Many peoples should already know sugar content of carbonated soft drinks is high, which will increase the risk of overweight, obesity and dental caries. That’s why the Centre for Food Safety (CFS) of HKSAR Government often advises the public to eat healthier by avoiding food and drinks with excessive sugar (e.g. sugar free soft drinks instead). In Hong Kong under the Food and Drugs (Composition and Labelling) Regulations (Cap. 132W), prepackaged food with “low sugars” or “no sugars” claim must contain no more than 5 grams or 0.5 grams of sugars respectively per 100 grams of solid / liquid food.
5) Bisphenol A
In the past, there was also a concern over trace amount of bisphenol A (BPA) present in the protective coating of cola cans, which might contaminate the drinks inside.
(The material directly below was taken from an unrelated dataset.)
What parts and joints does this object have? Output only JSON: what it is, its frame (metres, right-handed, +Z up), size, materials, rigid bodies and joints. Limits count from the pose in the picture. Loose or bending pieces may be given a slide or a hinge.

Although studies showed that BPA has adverse effects on nervous system, behaviour during the developmental period and on reproductive system, different countries generally consider that the amount of BPA absorbed from food and drinks is very low, and unlikely pose a health risk.
6) Small Glass Fragments
Apart from chemical substances, foreign substances such small glass fragments may also be found in soft drinks during production. In August 2015, CFS urged the public not to consume five kinds of bottled soft drinks imported from New Zealand as they might contain small glass particles; and the trade should stop selling the products concerned.
Just like other foods, carbonated soft drinks might also become unsatisfactory if preservatives, heavy metals and microbes exceed the regulatory or tolerance levels.